YOUR INSTRUCTIONS: Begin with the line that contains "Write the OpenSCAD", end with the line that contains "lid_gap = 0.4; // [0.3:0.1:0.6]", and extract exactly that stretch of lines.
---- RECORDED INFORMATION
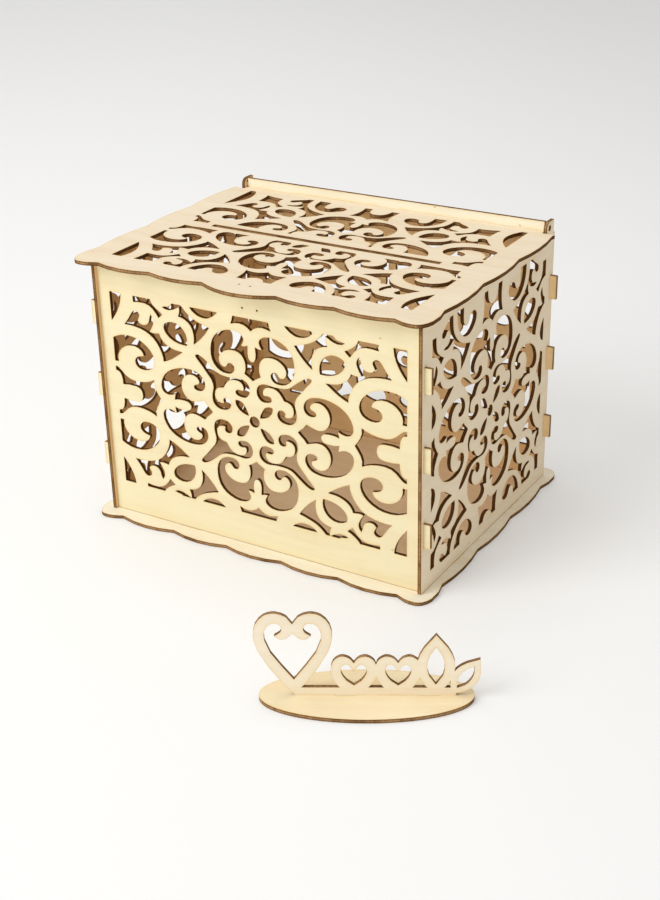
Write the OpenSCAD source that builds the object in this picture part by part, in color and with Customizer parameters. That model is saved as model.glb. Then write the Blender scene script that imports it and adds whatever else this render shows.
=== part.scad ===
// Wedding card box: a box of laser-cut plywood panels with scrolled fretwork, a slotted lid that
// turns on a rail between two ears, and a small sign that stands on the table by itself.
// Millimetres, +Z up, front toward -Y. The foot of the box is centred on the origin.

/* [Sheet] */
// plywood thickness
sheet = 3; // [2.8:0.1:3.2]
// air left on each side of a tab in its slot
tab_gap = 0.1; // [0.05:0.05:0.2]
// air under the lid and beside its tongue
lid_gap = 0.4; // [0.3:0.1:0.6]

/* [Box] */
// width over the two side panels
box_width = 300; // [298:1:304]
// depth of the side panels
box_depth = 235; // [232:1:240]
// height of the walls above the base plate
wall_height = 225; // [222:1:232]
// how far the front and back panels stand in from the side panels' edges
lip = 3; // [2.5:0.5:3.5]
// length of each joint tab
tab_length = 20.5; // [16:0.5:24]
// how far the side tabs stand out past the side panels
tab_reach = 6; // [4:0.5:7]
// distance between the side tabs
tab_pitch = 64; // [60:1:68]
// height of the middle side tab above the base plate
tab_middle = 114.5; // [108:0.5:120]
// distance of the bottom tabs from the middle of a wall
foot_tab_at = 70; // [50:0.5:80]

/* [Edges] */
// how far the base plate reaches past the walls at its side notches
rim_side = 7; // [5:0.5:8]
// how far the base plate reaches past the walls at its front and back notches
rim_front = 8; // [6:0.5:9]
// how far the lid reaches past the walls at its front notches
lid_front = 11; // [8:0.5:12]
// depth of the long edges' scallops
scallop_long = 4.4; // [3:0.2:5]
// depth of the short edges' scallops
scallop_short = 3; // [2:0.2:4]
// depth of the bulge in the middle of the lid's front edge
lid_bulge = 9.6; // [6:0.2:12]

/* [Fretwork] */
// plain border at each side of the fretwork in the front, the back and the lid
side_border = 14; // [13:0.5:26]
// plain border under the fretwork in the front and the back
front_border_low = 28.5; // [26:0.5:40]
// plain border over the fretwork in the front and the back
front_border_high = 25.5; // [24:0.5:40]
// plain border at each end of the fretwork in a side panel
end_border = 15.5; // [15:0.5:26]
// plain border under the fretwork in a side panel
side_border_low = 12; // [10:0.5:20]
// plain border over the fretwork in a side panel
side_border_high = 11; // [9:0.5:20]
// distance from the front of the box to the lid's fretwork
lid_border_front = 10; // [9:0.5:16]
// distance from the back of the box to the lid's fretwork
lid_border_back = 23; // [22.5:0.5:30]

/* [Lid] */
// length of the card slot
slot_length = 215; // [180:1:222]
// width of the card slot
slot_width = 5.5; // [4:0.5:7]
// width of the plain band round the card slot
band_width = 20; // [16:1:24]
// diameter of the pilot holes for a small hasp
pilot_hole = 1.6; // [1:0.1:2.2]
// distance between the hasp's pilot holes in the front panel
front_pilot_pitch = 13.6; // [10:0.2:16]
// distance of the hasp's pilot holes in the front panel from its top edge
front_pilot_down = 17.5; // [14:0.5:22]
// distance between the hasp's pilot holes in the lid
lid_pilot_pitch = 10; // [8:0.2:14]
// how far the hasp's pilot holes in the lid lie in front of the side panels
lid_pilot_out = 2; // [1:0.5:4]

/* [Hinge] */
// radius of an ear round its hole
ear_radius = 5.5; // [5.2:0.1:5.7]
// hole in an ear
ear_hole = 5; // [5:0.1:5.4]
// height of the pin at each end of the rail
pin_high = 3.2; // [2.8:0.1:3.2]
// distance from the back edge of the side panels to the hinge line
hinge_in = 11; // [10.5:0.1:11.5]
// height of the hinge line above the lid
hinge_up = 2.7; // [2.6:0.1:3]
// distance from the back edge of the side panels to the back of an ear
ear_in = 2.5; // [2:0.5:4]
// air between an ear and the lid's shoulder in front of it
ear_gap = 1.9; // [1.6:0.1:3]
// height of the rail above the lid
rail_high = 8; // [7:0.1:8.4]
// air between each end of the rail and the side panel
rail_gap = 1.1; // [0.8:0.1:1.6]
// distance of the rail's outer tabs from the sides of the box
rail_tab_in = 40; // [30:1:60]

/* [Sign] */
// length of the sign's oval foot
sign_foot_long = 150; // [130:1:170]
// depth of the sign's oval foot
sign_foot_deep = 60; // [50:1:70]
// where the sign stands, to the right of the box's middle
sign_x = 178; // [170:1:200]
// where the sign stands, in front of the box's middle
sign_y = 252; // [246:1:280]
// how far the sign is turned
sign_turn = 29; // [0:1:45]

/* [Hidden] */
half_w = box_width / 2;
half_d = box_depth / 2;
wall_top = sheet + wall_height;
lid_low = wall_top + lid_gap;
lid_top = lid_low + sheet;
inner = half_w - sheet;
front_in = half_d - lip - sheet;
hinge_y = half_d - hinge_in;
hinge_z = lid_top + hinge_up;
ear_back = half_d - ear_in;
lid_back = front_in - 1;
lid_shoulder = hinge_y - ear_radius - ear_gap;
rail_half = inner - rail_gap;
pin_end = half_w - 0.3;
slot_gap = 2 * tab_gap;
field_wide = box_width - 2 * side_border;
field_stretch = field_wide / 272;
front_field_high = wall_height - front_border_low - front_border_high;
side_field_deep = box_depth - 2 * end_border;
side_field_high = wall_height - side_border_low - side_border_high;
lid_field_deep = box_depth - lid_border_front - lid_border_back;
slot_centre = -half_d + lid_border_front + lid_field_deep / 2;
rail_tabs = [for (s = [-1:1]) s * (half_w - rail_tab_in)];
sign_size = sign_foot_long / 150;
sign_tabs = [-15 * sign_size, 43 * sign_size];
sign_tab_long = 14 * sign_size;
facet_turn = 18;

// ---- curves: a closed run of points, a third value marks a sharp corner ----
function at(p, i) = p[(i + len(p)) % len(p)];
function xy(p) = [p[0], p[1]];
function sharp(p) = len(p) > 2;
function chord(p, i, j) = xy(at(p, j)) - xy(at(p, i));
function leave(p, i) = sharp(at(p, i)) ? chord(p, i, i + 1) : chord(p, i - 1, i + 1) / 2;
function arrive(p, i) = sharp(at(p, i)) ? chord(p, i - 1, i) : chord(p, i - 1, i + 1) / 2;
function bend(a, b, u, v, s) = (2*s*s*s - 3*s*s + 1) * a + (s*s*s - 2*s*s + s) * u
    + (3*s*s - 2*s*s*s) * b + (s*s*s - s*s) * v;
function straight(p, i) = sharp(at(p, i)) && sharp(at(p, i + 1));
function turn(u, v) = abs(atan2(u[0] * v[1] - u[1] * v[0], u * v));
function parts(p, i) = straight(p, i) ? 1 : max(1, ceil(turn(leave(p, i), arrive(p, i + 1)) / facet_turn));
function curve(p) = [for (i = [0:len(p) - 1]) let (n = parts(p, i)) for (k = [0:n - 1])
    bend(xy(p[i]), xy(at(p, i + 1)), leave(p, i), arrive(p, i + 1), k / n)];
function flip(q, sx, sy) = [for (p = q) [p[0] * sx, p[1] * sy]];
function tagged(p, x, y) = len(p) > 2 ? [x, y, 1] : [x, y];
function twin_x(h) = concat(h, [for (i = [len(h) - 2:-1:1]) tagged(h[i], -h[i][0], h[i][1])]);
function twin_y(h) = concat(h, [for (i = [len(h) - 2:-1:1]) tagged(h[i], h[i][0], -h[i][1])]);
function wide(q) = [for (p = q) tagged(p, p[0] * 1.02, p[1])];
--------
---- RECORDED INFORMATION
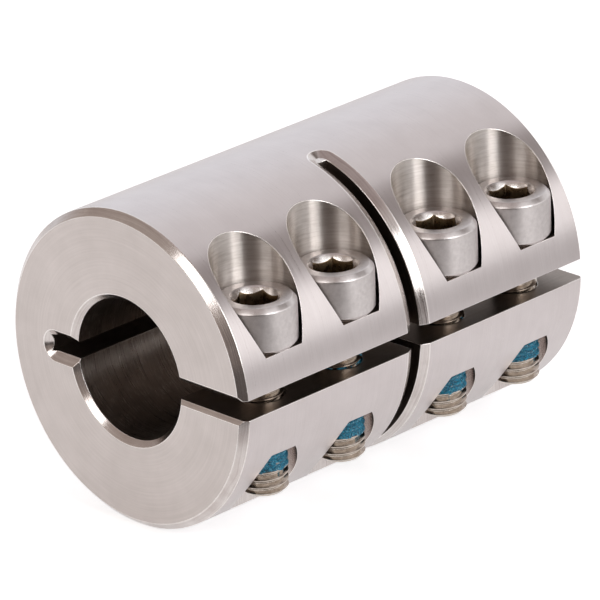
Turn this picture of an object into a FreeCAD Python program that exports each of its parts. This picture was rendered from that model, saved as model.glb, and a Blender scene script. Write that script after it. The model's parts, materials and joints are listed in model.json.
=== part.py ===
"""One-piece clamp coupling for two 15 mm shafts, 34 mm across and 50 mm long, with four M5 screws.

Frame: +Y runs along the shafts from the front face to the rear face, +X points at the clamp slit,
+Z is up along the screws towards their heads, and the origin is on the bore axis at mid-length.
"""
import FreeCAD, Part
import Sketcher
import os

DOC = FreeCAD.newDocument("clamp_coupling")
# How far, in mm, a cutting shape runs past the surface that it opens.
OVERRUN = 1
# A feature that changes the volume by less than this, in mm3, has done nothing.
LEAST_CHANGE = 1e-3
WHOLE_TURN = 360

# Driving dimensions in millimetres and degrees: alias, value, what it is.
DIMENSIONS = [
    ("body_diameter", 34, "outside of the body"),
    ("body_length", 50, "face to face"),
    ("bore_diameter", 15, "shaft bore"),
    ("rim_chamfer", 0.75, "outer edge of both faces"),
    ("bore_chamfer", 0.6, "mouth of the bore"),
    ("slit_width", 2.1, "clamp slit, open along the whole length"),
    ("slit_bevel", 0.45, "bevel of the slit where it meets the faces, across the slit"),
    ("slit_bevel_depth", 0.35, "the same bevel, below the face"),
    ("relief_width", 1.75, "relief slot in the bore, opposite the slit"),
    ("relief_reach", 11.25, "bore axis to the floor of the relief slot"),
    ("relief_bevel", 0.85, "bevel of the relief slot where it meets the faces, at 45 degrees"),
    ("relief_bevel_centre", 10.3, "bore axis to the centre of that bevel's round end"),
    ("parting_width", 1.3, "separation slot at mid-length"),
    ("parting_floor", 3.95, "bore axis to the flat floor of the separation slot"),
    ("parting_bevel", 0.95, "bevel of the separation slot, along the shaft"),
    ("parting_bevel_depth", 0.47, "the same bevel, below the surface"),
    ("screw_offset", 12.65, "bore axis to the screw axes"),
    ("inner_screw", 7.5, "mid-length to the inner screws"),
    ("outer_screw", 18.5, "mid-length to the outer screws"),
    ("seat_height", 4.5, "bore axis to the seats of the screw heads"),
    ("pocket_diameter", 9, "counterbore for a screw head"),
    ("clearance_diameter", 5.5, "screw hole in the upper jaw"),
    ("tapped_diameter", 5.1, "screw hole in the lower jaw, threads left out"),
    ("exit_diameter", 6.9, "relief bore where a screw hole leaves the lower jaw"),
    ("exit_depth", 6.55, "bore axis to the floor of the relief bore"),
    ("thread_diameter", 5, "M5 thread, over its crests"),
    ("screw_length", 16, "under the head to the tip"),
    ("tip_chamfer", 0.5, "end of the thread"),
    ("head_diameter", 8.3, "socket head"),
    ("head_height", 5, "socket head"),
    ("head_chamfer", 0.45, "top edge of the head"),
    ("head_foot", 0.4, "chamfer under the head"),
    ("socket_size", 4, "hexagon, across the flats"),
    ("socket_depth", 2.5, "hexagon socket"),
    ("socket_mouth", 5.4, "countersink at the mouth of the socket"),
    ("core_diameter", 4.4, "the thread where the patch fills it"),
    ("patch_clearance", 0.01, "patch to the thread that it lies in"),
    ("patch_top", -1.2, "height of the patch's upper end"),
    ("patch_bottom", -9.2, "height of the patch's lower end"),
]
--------
FINISHED ANSWER:
Write the OpenSCAD source that builds the object in this picture part by part, in color and with Customizer parameters. That model is saved as model.glb. Then write the Blender scene script that imports it and adds whatever else this render shows.
=== part.scad ===
// Wedding card box: a box of laser-cut plywood panels with scrolled fretwork, a slotted lid that
// turns on a rail between two ears, and a small sign that stands on the table by itself.
// Millimetres, +Z up, front toward -Y. The foot of the box is centred on the origin.

/* [Sheet] */
// plywood thickness
sheet = 3; // [2.8:0.1:3.2]
// air left on each side of a tab in its slot
tab_gap = 0.1; // [0.05:0.05:0.2]
// air under the lid and beside its tongue
lid_gap = 0.4; // [0.3:0.1:0.6]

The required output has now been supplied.